How Does Spotify Make Suggestions?

The recommendation game starts from the Spotify app’s home screen, governed by an AI-based system called Bandits for Recommendations as Treatments (BaRT). It is the reason why one doesn’t go on searching for an appropriate playlist to listen to Spotify.

Shopify  Source: Spotify

The combination of ‘exploit’ and ‘explore’ is the key to Spotify’s recommendation. The success of perfect and relevant recommendation systems relies on whether one listens to the songs recommended on the ‘shelves’ or ‘rows’ on their home screen. It also observes the duration of the time one has spent on a song, and if it is for more than 30 seconds, then the platform takes it as a check on their recommendations. The longer one spends on a song, the more relevant suggestions he/she will get. 

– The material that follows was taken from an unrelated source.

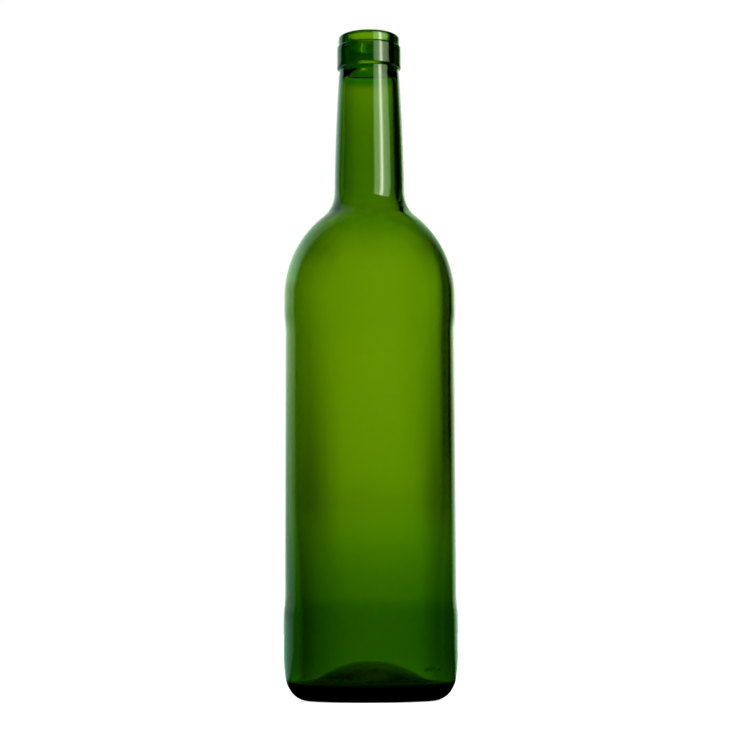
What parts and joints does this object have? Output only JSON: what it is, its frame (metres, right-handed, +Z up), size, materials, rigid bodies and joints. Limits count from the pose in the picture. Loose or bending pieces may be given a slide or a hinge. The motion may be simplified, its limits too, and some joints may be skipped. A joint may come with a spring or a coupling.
{
  "type": "bordeaux wine bottle",
  "caption": "Empty high-shouldered green glass wine bottle with a banded cork finish, a recessed label panel and a punted base with a knurled resting ring.",
  "frame": {"origin": "middle of the resting ring, on the surface that the bottle stands on", "axes": "+Z up along the bottle's axis towards the mouth, +X and -X towards the mould seams, -Y the front"},
  "size_m": [0.077, 0.0768, 0.3],
  "materials": {
    "glass": "clear yellow-green glass, fire-polished"
  },
  "bodies": {
    "root": {"bottle": "glass"}
  },
  "joints": []
}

Also, there are multiple metrics Spotify keeps in mind, in this case, in their system to provide you with the relevant recommendation. 

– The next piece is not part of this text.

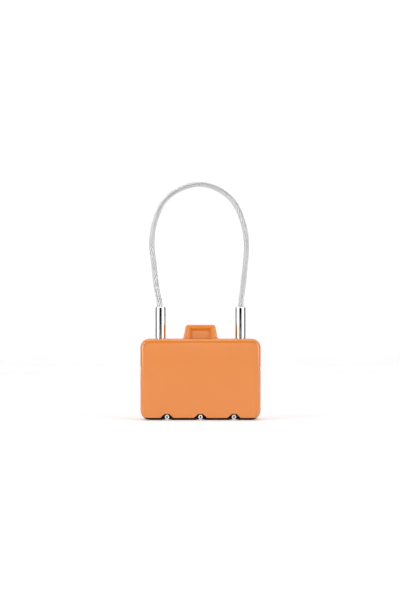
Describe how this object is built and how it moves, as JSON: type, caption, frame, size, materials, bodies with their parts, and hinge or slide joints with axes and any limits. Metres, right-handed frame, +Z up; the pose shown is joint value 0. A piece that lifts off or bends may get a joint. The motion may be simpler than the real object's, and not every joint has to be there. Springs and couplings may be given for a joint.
{
  "type": "luggage combination padlock",
  "caption": "Small suitcase-shaped combination padlock with thumb wheels in its base and a flexible steel cable shackle between chrome ferrules.",
  "frame": {"origin": "bottom centre of the padlock, at the lowest point of the number wheels, on the case's centre line", "axes": "+X to the free end of the cable shackle as seen from the front, +Z up through the shackle, wide front face towards -Y"},
  "size_m": [0.038, 0.013, 0.0756],
  "materials": {
    "case_orange": "gloss",
    "base_black": "matte",
    "frame_black": "matte",
    "dial_black": "satin",
    "hub_zinc": "satin",
    "spindle_steel": "satin",
    "spring_steel": "satin",
    "spacer_brass": "satin",
    "latch_steel": "satin",
    "ferrule_chrome": "polished",
    "screw_steel": "satin",
    "dowel_steel": "satin",
    "rope_steel": "satin",
    "jacket_clear": "gloss"
  },
  "bodies": {
    "casing": {"shell_front": "case_orange", "shell_rear": "case_orange", "core_base": "base_black", "core_frame_front": "frame_black", "core_frame_rear": "frame_black", "core_screw_left": "screw_steel", "core_screw_right": "screw_steel", "click_screw_left": "screw_steel", "click_screw_right": "screw_steel", "dowel_upper_left": "dowel_steel", "dowel_upper_right": "dowel_steel", "dowel_lower_left": "dowel_steel", "dowel_lower_right": "dowel_steel", "fixed_end_clip": "latch_steel", "click_spring": "spring_steel", "reset_spring": "spring_steel", "latch_spring": "spring_steel", "cable_strands": "rope_steel", "cable_jacket": "jacket_clear"},
    "free_end": {"free_ferrule": "ferrule_chrome"},
    "fixed_end": {"fixed_ferrule": "ferrule_chrome"},
    "latch": {"latch_plate": "latch_steel"},
    "reset": {"reset_spindle": "spindle_steel", "spindle_clip_left": "spring_steel", "spindle_clip_right": "spring_steel", "spacer_left": "spacer_brass", "spacer_middle": "spacer_brass"},
    "dial_left": {"dial_ring_left": "dial_black"},
    "dial_middle": {"dial_ring_middle": "dial_black"},
    "dial_right": {"dial_ring_right": "dial_black"},
    "hub_left": {"dial_hub_left": "hub_zinc"},
    "hub_middle": {"dial_hub_middle": "hub_zinc"},
    "hub_right": {"dial_hub_right": "hub_zinc"}
  },
  "joints": [
    {"name": "free_end_pull", "type": "slide", "parent": "casing", "child": "free_end", "axis": [0, 0, 1], "range_m": [0, 0.013], "deforming": ["cable_strands", "cable_jacket"]},
    {"name": "latch_slide", "type": "slide", "parent": "casing", "child": "latch", "axis": [-1, 0, 0], "range_m": [0, 0.00225], "deforming": ["latch_spring"]},
    {"name": "fixed_end_swivel", "type": "hinge", "parent": "casing", "child": "fixed_end", "pos_m": [-0.0127, 0, 0.0258], "axis": [0, 0, 1], "range_deg": [-60, 60]},
    {"name": "reset_push", "type": "slide", "parent": "casing", "child": "reset", "axis": [1, 0, 0], "range_m": [0, 0.001], "stiffness_N_per_m": 400, "springref_m": -0.001, "deforming": ["reset_spring"]},
    {"name": "dial_left_turn", "type": "hinge", "parent": "casing", "child": "dial_left", "pos_m": [-0.0106, 0, 0.0046], "axis": [1, 0, 0], "continuous": true},
    {"name": "dial_middle_turn", "type": "hinge", "parent": "casing", "child": "dial_middle", "pos_m": [0, 0, 0.0046], "axis": [1, 0, 0], "continuous": true},
    {"name": "dial_right_turn", "type": "hinge", "parent": "casing", "child": "dial_right", "pos_m": [0.0106, 0, 0.0046], "axis": [1, 0, 0], "continuous": true},
    {"name": "hub_left_shift", "type": "slide", "parent": "dial_left", "child": "hub_left", "axis": [1, 0, 0], "range_m": [0, 0.001]},
    {"name": "hub_middle_shift", "type": "slide", "parent": "dial_middle", "child": "hub_middle", "axis": [1, 0, 0], "range_m": [0, 0.001]},
    {"name": "hub_right_shift", "type": "slide", "parent": "dial_right", "child": "hub_right", "axis": [1, 0, 0], "range_m": [0, 0.001]}
  ],
  "couplings": [
    {"joint": "latch_slide", "follows": "free_end_pull", "ratio": 0.1692},
    {"joint": "hub_left_shift", "follows": "reset_push", "ratio": 1},
    {"joint": "hub_middle_shift", "follows": "reset_push", "ratio": 1},
    {"joint": "hub_right_shift", "follows": "reset_push", "ratio": 1}
  ]
}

1. Recommendation of New Artist By Analysing Audio

By using this metric, Spotify recommends the music liked by other people or from the data received from millions of music blogs. How does it work for new artists? How does one get a recommendation on a song that has just been released? Spotify analyses the audio itself and trains the audio analysis algorithm to learn to recognise different desirable characters to music. Spotify experiments can also identify various aspects of songs like distorted guitars, while others recognised more abstract ideas like genres. 

2. Recommendations in Automatic Playlist Continuation

The feature analyses songs in your playlists and tries to predict the music which can be played next after your song finishes. The platform has taken this feature to the next step by releasing a ‘Million Playlist Dataset’ of user-generated Spotify playlists. This vast data set was released to help understand the behaviour of users on Spotify.

3. Recommendations Using Locations

Spotify uses users’ data about their demographics and geographic locations to study and understand whether a user’s taste of music changes after they move to a different place. 

Like, Netflix and Amazon, Spotify knows you better than yourself when it comes to recommendations. It has pushed the bounds of technology in a traditionally creative industry. It will be fascinating to see how Spotify continues to balance technology and creativity to curate a positive experience for both artists and fans.